Each city had its own particular protector who looked after its fortunes and had his house within its walls. Anu (Sumerian An) was a father of gods, not so much Zeus as Uranus, the sky-god who to the Greeks was little more than an ancestral link in the chain of creation; from whose union with Earth, according to some of the genealogies, came Ocean, the rivers, the seas, the Titans and last of all, Cronos the father of Zeus. A reconstruction of the Sumerian theogony has been made by Professor Kramer, according to which An was the first-born of the primeval sea. He was the upper heavens, the firmament, not the air that blows over the earth. Like Uranus he was united to earth (Sumerian Ki) and begot Enlil, the god of the air. At this time the world was still in darkness and Enlil, the air, was imprisoned between the dark ceiling of heaven, a night sky without stars, and the earth’s surface. So Enlil begot the moon Nanna (Semitic Sin), who travelled in a boat bringing light to the lapis lazuli heavens; and Nanna in turn begot the sun Utu (Semitic Shamash), and Inanna (Semitic Ishtar) goddess of love and war. The texts are still very obscure; one of them forms the introduction to the Sumerian poem of the descent of Enkidu to the underworld. Anu is not yet so detached as the Greek Uranus, but neither is he any more the active creator of gods. This supreme position was gradually usurped by Enlil, and in our poem it is Enlil who pronounces destinies in sign of authority. But he in turn was to fall before the newcomer, Babylonian Marduk.
Enlil, whose city was Nippur, was the storm and wind, breath and ‘the word’ of Anu; for according to the hymns in his praise, ‘The spirit of the word is Enlil, the spirit of the heart of Anu.’ This Enlil is power in action, where Anu is power in being.
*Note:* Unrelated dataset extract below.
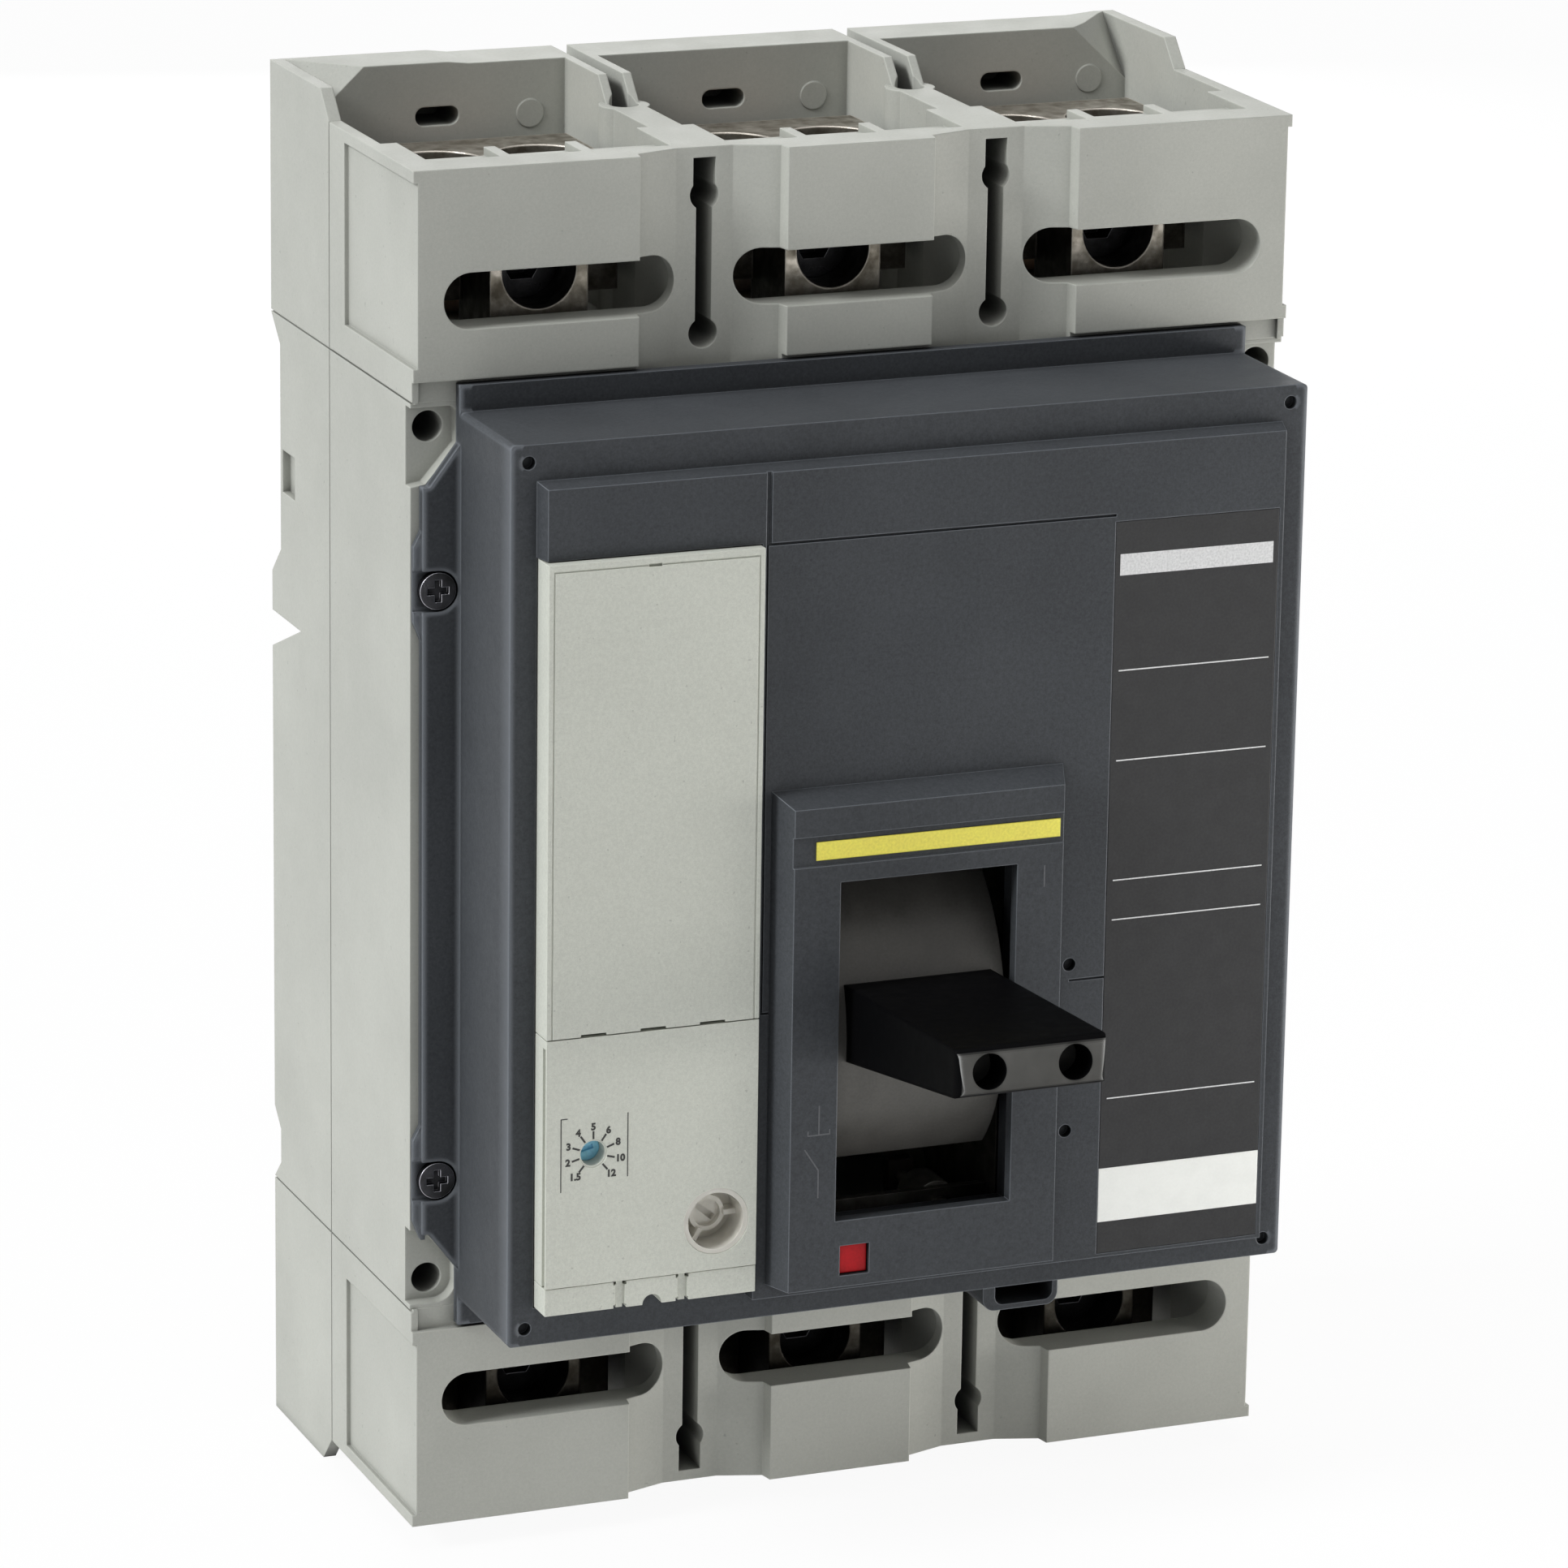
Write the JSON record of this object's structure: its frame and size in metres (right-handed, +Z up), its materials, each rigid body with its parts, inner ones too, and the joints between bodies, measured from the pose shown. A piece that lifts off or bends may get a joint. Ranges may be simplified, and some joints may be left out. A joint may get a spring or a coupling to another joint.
{
  "type": "molded case circuit breaker",
  "caption": "Three-pole molded case circuit breaker with a front toggle, trip unit with setting dial, trip button, cable lugs in open end pockets and corner mounting ears.",
  "frame": {"origin": "middle of the rear mounting face", "axes": "+Z up to the line end, +X to the right seen from the front, front towards -Y"},
  "size_m": [0.21, 0.2051, 0.327],
  "materials": {
    "case_plastic": "fine matte",
    "cover_plastic": "fine matte",
    "trip_plastic": "fine matte",
    "black_plastic": "semi-gloss",
    "red_plastic": "semi-gloss",
    "blue_plastic": "semi-gloss",
    "clear_plastic": "clear",
    "inner_plastic": "moulded",
    "board_green": "lacquered",
    "yellow_film": "printed film",
    "dark_label": "printed film",
    "white_label": "printed film",
    "zinc_steel": "zinc plated",
    "dark_steel": "blackened",
    "spring_steel": "bright wire",
    "lug_metal": "tin plated",
    "lug_screw": "plain",
    "copper": "tin plated copper"
  },
  "bodies": {
    "case": {"rear_base": "case_plastic", "mid_case": "case_plastic", "line_terminal_block": "case_plastic", "load_terminal_block": "case_plastic", "case_screws": "zinc_steel", "front_cover": "cover_plastic", "cover_screws": "dark_steel", "cover_latch": "cover_plastic", "toggle_escutcheon": "cover_plastic", "accent_stripe": "yellow_film", "rating_label": "dark_label", "blank_label": "white_label", "trip_unit_housing": "trip_plastic", "trip_unit_cover": "trip_plastic", "rating_plug": "trip_plastic", "circuit_board": "board_green", "trip_actuator": "zinc_steel", "toggle_pivot_pin": "zinc_steel", "button_spring": "spring_steel", "mechanism_frame": "zinc_steel", "line_terminal_a": "copper", "line_terminal_b": "copper", "line_terminal_c": "copper", "load_terminal_a": "copper", "load_terminal_b": "copper", "load_terminal_c": "copper", "line_lug_a": "lug_metal", "line_lug_b": "lug_metal", "line_lug_c": "lug_metal", "load_lug_a": "lug_metal", "load_lug_b": "lug_metal", "load_lug_c": "lug_metal", "line_lug_screws": "lug_screw", "load_lug_screws": "lug_screw", "arc_chute_a": "zinc_steel", "arc_chute_b": "zinc_steel", "arc_chute_c": "zinc_steel", "current_transformer_a": "inner_plastic", "current_transformer_b": "inner_plastic", "current_transformer_c": "inner_plastic"},
    "toggle": {"toggle_handle": "black_plastic", "toggle_drum": "black_plastic", "toggle_yoke": "zinc_steel", "toggle_springs": "spring_steel"},
    "crossbar": {"contact_crossbar": "inner_plastic", "moving_contact_a": "copper", "moving_contact_b": "copper", "moving_contact_c": "copper"},
    "button": {"trip_button": "red_plastic"},
    "trip_shaft": {"trip_bar": "inner_plastic"},
    "dial": {"setting_dial": "blue_plastic"},
    "fastener": {"cover_fastener": "clear_plastic"}
  },
  "joints": [
    {"name": "toggle_swing", "type": "hinge", "parent": "case", "child": "toggle", "pos_m": [0, -0.098, -0.0384], "axis": [-1, 0, 0], "range_deg": [-37, 23]},
    {"name": "crossbar_turn", "type": "hinge", "parent": "case", "child": "crossbar", "pos_m": [0, -0.066, -0.012], "axis": [-1, 0, 0], "range_deg": [-22.5, 14]},
    {"name": "button_press", "type": "slide", "parent": "case", "child": "button", "axis": [0, 1, 0], "range_m": [0, 0.0025], "stiffness_N_per_m": 600, "springref_m": -0.002, "deforming": ["button_spring"]},
    {"name": "trip_bar_turn", "type": "hinge", "parent": "case", "child": "trip_shaft", "pos_m": [0, -0.09, -0.0965], "axis": [-1, 0, 0], "range_deg": [0, 21]},
    {"name": "dial_turn", "type": "hinge", "parent": "case", "child": "dial", "pos_m": [-0.0771, -0.134, -0.057], "axis": [0, 1, 0], "range_deg": [-35, 245]},
    {"name": "fastener_turn", "type": "hinge", "parent": "case", "child": "fastener", "pos_m": [-0.0478, -0.136, -0.0762], "axis": [0, 1, 0], "range_deg": [0, 90]}
  ],
  "couplings": [
    {"joint": "crossbar_turn", "follows": "toggle_swing", "ratio": 0.6},
    {"joint": "trip_bar_turn", "follows": "button_press", "rad_per_m": 141}
  ]
}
He is ‘the word which stilleth the heaven above’, but he is also ‘a rushing deluge that troubles the faces of men, a torrent which destroys the bulwarks’. In the Gilgamesh Epic he appears oftenest in his destructive aspect; and beside him Anu is a remote being who lives far away in the firmament, beyond the gate of heaven. In one text he seems to encourage the journey to the Cedar Mountain, but it is also he who rebukes Gilgamesh and Enkidu for killing its guardian.
Equally important in the Epic are the kindly and just Sun God Shamash, whom the Sumerians called Utu, and Ishtar the beautiful but also terrible goddess of love. The sun is still ‘shams’ in Arabic, and in those days Shamash was the omniscient all-seeing one, the great judge to whom anxious mortals could make their appeal against injustice, and know that they were heard. The hymns from Nineveh describe his many attributes: ‘All mankind rejoice in you, O Shamash, all the world longs for your light ... in a hollow voice feeble man calls out to you ... when his family is far away and his city far-off, the shepherd boy fearful of the open field comes before you, the shepherd in confusion among his enemies ... the caravan which marches in dread, the trader, the pedlar with his bag of weights.’ Nothing escapes the sun’s eye, ‘Guide and beacon who constantly passes over the infinite seas, whose depths the great gods of heaven do not know; your gleaming rays go down into the Pit, and the monsters of the deep see your light ... you make it to burn over unknown stretches of distance for countless hours ... by your terrible brilliance the land is overwhelmed.’ The two aspects of the god as omniscience and justice are united in the figure of the net: ‘Spread out is your net to catch the man who covets‘, and ‘Thrown down like a net over the land are your rays.’ He is also the god of oracles: ‘By the cup of the diviner, by the bundle of cedar-wood, you teach the priest of the oracle, the interpreter of dreams, the sorcerer...’; and in another hymn he is the judge, ‘Daily you determine the decisions of heaven and earth; at your coming in a flame and fire all the stars of heaven are covered over.’ It was he also who gave to Hammurabi his system of laws.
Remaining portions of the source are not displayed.